Nepal Elections 2013: Return of NC and UML & The Fall of Maoists and Madhes Parties

Sisir Devkota,
Research Intern, IPCS

The second round of Constituent Assembly elections took place on 19 November 2013 with 122 political parties contesting in 240 election constituencies. The election was carried out for 601 seats in the parliament where 240 were contested under the First Past the Post System (FPTP) and 335 were contested under the Proportional Representation (PR) system. The rest of the 26 seats will be nominated by the future council of ministers. The Nepali Congress won 105 of the total FPTP parliamentary seats in the election. The Communist Party of Nepal-Unified Marxist Leninist (CPN-UML) won 91 seats whereas the Unified Communist Party of Nepal-Maoists (UCPN-M) won 26 seats. Similarly, in the PR vote count, Nepali Congress gained the most number of votes with CPN-UML and CPN-M receiving the second and third highest votes. The voter turnout of this years’ election was more than 70 per cent. The election witnessed many women voters and candidates as well. Even though the election took place successfully, frequent bomb blasts with sporadic clashes between activists of major political parties continued till the election day. The second round of election was also marked by heavy defeats of prime political leaders of major parties. Jhalanath Khanal, Hisila Yami and Prachanda lost the elections in their constituencies with a huge margin of votes. The number of registered voters was around 12.5 million which was also five million less than in the previous CA polls held in 2008. Compared with the previous CA results, there were no new political entities in the list of parties gathering the highest seats and votes as Nepali Congress, CPN-UML and UCPN-M, all emerged as major election winners. The observing missions along with India, China, US, and the EU all hailed the elections as being very successful.

Pramod Jaiswal
SAARC Doctoral Fellow, SIS, JNU

The defeat of the UCPN-M in this year’s election is because of their improper political action and pompous social lifestyle. The other main reason for their disastrous defeat in the second CA elections is because of the party’s split into two with more than one-third of the influential leaders leaving the UCPN-M to not contest the elections. Negative promotion of the Maoist leaders by the election boycotting alliance of Mohan Baidya and their lack of proper election campaigning strategies also led to the disastrous election defeat. Apart from that, their negative media image and the burden of failed political output led to the major loss. Even after the elections have been held successfully, the defiance of the Maoist party will continue to create problems in the constitution-forming process.

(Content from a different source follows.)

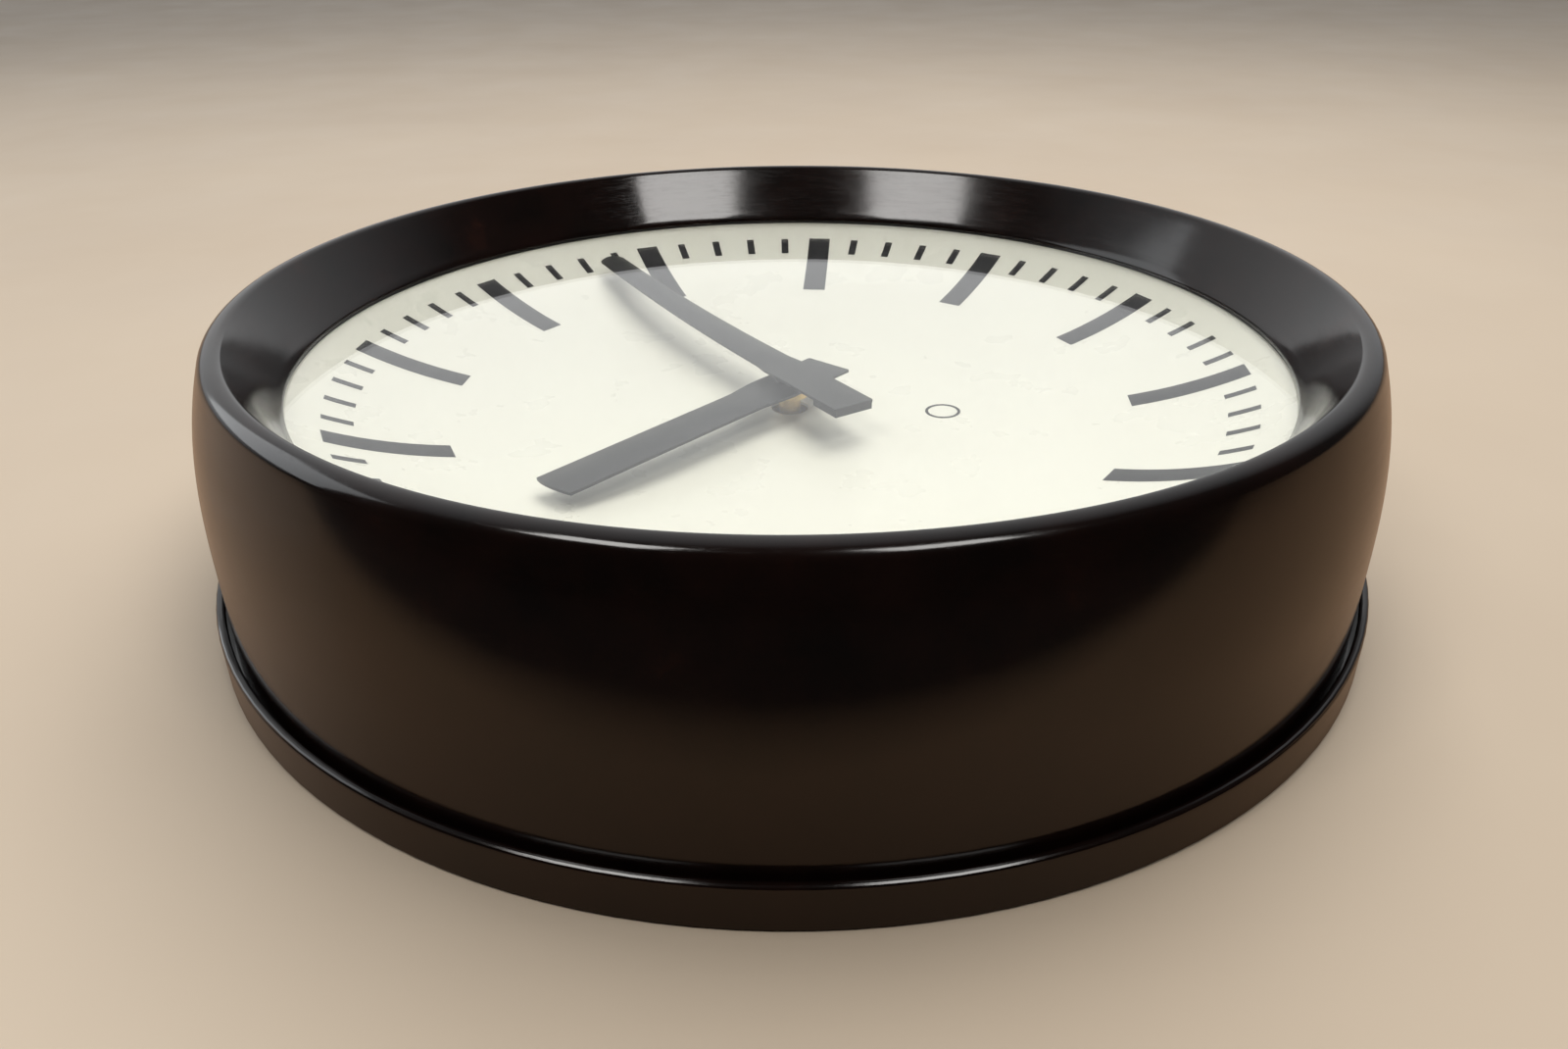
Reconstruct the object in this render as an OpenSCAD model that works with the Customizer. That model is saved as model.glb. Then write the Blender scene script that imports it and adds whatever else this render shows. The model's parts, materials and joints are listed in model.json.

The accusation of UCPN-Maoists the election being rigged is their strategy to buy time and shape their future political discourse. Their loss in the election is also partly because of their inability to perform when they were in power. The reason for the failure of the Madhes party in winning substantial seats was also because of their ideological split into many entities.

Sohan Prasad Sha
Research Fellow, JNU

The second round of CA election result should be analysed sceptically by putting an emphasis not only on the poll winners but also on the losers. As it is evident from the previous political experiences of Nepal, the losers of the election have always played an obstructing role to garner political consensus. Therefore, more than emphasising the political strategies of the winners, it is important to engage with the losing political entity to ease out the political process. The comprehensive loss of major political parties and individuals in the election is a warning sign and challenge to move forward with the constitution-making process. Though there were a huge number of women participating in the election as candidates, were very few of them won the parliamentary seats. The nature of the election result also shows the discrepancy prevalent in people’s mind regarding gender and leadership. The people of Nepal did not differentiate the election specifically for constitution-making but as an opportunity to choose political leaders who have developmental goals for the country as a whole. The amount of information that has been available through mass media in the form of village radios, television channels, newspapers, and the frequency and scope of airing daily news, has enormously helped to institute peoples’ participation in the constitution-making process. The localising of the discourse was mostly carried out by the media of Nepal and their role is commendable.